Every best novel and award winning film or drama is usually based on true to life story line to a certain extent. ‘ Madama’ was no exception. Sanjaya Leelarathna was inspired to create this drama out of a personal experience when he visited old peoples homes and speaking to inmates. Having seen a melancholy looking ‘ amme’ he had approached her. With a lot of resistance at the beginning, the poor woman had subsequently broken down in relating her predicament.
She had lost her husband when their only son was very small. Stricken by a massive blow of poverty she has had no alternative but to hand over the child to her sister to look after the baby where she fought a hard battle to make a living by working as a female labourer at building sites and doing many a menial job to help her sister bring the child up. The son grew up to be a bourgeois executive and he only knew the real mother as his aunt (Loku Amma). When he got married to a ‘sophisticated’ Colombo woman, the ‘mother’ and the aunt (real mother) lived with the young couple. As time passed and the two women were becoming a ‘ burden’ to the daughter-in-law the ‘ mother’ had expired leaving ‘ loku amma’ which turned out to be a real burden in the eyes of the ‘Leli’ (daughter-in-law). She had not spared a moment in making a fuss and persuading the husband to send her to an old peoples’ home. The son consequently visited the ‘aunt’ only once a year. In an exclusive interview in London to News Lanka, Sanjaye said, his heart was ripped apart when he heard her tormenting story and the saw through the poor old ‘mother’s grief-stricken feelings of not being able to tell the son that he was her own flesh and blood, yet she maintained a constrained exterior hiding behind a frail and melancholy face.
All the actors in the play were young who were exhibiting their talents disguised in old characters. It carried a theme loud and clear to everyone that ‘ no parent goes to an elderly home with a free will’ and ‘every parents wish is to be with their children in their final transit lounge from this life, and no outsider is able to see the anxiety, despondency or the dejection they try to bear up within their feeble hearts.
A posse of eminent thespians carried this message in drama form, as food for thought to Sri Lankans, includeded Sanjaya Leelarathne, Deepali Silva ( sgt. Nallathambi character), Samantha Apasinghe, Sunil Premakumara, Lalantha Alwis, Donald Maplagama, Sunil Galhena, Damithu Saluwadana, Manel Chandralatha, Nilantha Ananda, Ranjith Rubasinghe and Saman Sigera. Music is by Sumit de Alwis and Jayantha Gamage.
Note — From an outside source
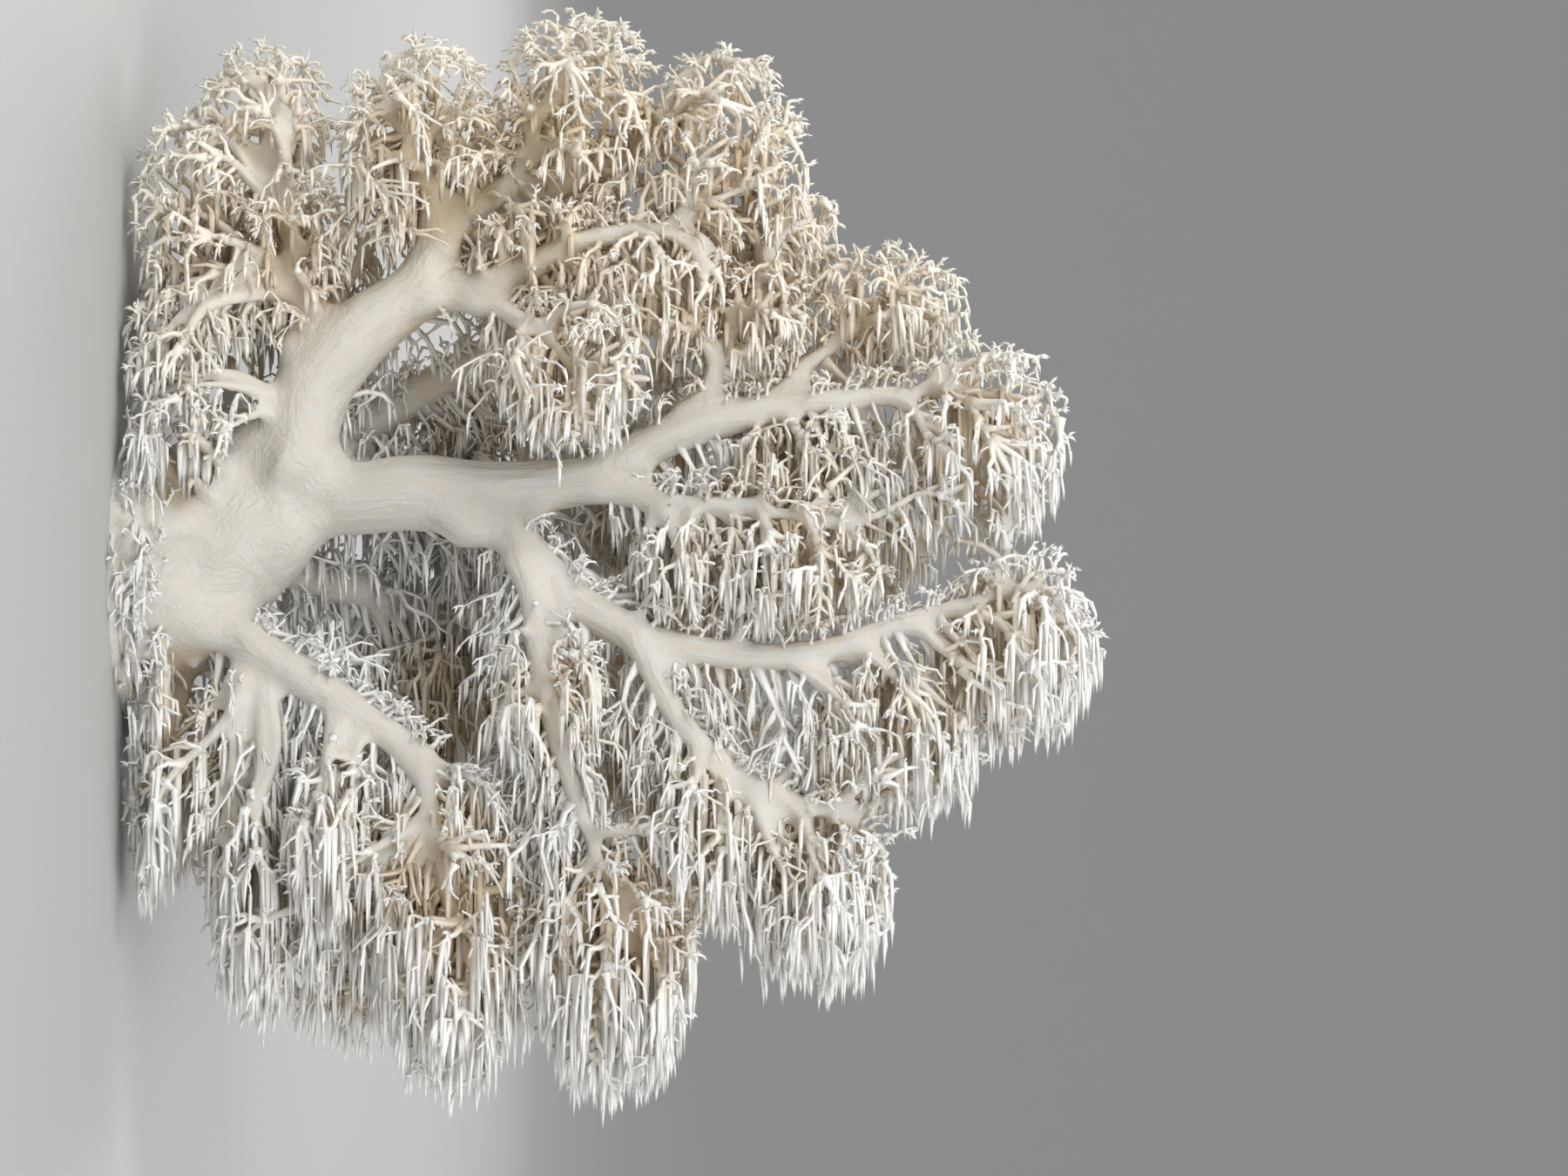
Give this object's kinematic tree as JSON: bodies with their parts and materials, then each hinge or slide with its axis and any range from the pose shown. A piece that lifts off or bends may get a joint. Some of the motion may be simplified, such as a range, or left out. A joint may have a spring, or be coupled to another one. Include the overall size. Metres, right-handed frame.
{
  "type": "branched lion's mane mushroom",
  "caption": "Branched tooth fungus cut flat from its log: thick pale limbs fork from one stem and end in drooping tufts of fine icicle-like spines.",
  "frame": {"origin": "on the flat cut where the fungus grew from the log, beside the middle of the foot", "axes": "+Z out of the log, which is up as the part rests on its cut; +X the way the spines hung while it grew; +Y across"},
  "size_m": [0.2503, 0.1035, 0.2228],
  "materials": {
    "flesh": "smooth waxy matte flesh, ivory white",
    "cream_spines": "satin, cream, paler at the tips",
    "white_spines": "satin, translucent white, paler at the tips"
  },
  "bodies": {
    "root": {"back_crown_tuft": "cream_spines", "back_drop_tuft": "white_spines", "back_foot_tuft": "white_spines", "back_inner_tuft": "white_spines", "back_log_tuft": "cream_spines", "back_lower_limb": "flesh", "back_lower_tuft": "white_spines", "back_middle_limb": "flesh", "back_middle_tuft": "white_spines", "back_outer_tuft": "white_spines", "back_shoulder_tuft": "cream_spines", "back_upper_limb": "flesh", "collar_tuft": "cream_spines", "crown_left_branch": "flesh", "crown_left_tuft": "cream_spines", "crown_limb": "flesh", "crown_right_tuft": "cream_spines", "crown_tip_tuft": "cream_spines", "crown_top_branch": "flesh", "crown_top_tuft": "cream_spines", "fan_branch": "flesh", "fan_tuft": "cream_spines", "first_drop_branch": "flesh", "first_drop_tuft": "white_spines", "first_drop_upper_tuft": "white_spines", "foot_drop_branch": "flesh", "foot_drop_tuft": "white_spines", "foot_inner_tuft": "white_spines", "foot_limb": "flesh", "foot_middle_tuft": "white_spines", "inner_branch": "flesh", "inner_hanging_tuft": "white_spines", "inner_tuft": "white_spines", "log_lower_tuft": "white_spines", "log_small_tuft": "cream_spines", "log_top_tuft": "cream_spines", "log_upper_tuft": "cream_spines", "lower_limb": "flesh", "lower_middle_tuft": "white_spines", "lower_outer_limb": "flesh", "lower_outer_tuft": "white_spines", "middle_limb": "flesh", "outer_hanging_tuft": "white_spines", "outer_limb": "flesh", "outer_tuft": "white_spines", "pendant_branch": "flesh", "pendant_tuft": "white_spines", "raised_branch": "flesh", "raised_tuft": "cream_spines", "second_drop_branch": "flesh", "second_drop_inner_tuft": "white_spines", "second_drop_outer_tuft": "white_spines", "shoulder_limb": "flesh", "shoulder_outer_tuft": "cream_spines", "shoulder_tuft": "cream_spines", "stem": "flesh", "upper_left_limb": "flesh", "upper_left_tuft": "cream_spines", "upper_limb": "flesh"}
  },
  "joints": []
}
“Madama” opened its curtains first from Lumbini Hall in Havelock Town, Colombo on 1st March 2001 and soon it has become the talk of the town in Sri Lanka. So far, there are forty bookings in the waiting list of their order book. Awakened and inspired by its motto, “ Lets look after our elders” it has received the blessings of the Ministry of Social Services and Fisheries Development in Sri Lanka and the play will be staged at the Maharagama Youth Centre on 21 June 2001. In the meanwhile, Director of Education at Wellawaya, Mr. Weeratne, has organised to stage Madama in all the schools in the Wellawaya district to inculcate this vital message into the young children’s minds from an early age. Internationally, the team has received invitations to visit Japan and Australia already and USA programme is pending. Hours prior to the teams departure from Colombo Taru FM Radio in Sri Lanka devoted two hours of their broadcasting time ,free of charge in an explicit interview, to the creator of ‘ Madama’.
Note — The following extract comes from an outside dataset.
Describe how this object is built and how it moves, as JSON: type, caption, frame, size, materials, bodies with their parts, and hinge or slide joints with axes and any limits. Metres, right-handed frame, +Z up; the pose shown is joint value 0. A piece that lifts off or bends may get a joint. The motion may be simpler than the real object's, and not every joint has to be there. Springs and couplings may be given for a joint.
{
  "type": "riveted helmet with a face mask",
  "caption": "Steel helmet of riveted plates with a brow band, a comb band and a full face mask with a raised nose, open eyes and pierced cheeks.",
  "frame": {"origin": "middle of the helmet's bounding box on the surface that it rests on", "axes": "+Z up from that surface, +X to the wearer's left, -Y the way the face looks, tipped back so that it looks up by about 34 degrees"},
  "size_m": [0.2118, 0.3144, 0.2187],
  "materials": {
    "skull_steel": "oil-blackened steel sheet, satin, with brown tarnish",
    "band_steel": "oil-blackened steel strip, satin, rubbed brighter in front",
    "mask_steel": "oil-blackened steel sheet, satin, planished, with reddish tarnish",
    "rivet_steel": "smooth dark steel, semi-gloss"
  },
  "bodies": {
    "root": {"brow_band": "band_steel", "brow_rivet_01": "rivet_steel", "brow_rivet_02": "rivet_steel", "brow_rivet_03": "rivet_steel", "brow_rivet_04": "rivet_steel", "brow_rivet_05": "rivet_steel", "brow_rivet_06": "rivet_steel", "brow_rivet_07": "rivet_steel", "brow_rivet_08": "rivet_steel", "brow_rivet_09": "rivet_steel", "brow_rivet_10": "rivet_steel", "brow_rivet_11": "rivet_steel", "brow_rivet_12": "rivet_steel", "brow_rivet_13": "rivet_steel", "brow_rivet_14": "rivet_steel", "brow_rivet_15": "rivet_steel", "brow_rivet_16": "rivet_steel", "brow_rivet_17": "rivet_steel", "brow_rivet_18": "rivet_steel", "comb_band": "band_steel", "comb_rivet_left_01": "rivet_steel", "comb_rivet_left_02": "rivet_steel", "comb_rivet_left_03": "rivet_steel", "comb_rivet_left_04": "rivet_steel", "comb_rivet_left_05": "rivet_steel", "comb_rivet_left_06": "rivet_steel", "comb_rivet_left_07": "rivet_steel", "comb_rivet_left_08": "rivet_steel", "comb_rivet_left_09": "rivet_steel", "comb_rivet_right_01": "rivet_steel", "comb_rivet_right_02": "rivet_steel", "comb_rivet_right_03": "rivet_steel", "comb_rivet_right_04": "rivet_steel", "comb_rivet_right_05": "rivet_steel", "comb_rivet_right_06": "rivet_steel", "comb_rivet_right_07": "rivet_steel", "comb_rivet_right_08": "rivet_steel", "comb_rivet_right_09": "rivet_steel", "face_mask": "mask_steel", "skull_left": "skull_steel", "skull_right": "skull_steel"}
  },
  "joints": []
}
The Director of Madama, who also took an import character himself in the drama is a well-known name in the cinema and teledrama world. He has so far acted in twelve Sinhala tele-dramas, of which six stories were written by him and worked as a Director in three. He has also acted in sixteen films of which he has written fourteen stories. Sanjaya Leelarathna is a determined young man, who has been able even to trick the death in real life, when he met with a serious car accident along with the late actor Granville Rodrio, who has taken a second leasing of his life to tell the Sri Lankan society that we all have an obligation to look after our elders.
The audience had two hours of full entertainment absorbing its single pointed message while watching Madama. Although it touched every heart, it also made people shed a silent tear. But it was not that all bad right throughout, a combination of laughter had also been incorporated into the play introducing a young amorous couple working in the old peoples’ home and projecting their fear to get married having seen what they see in the Madama and not wanting to end up in their twilight years as the inmates they look after there!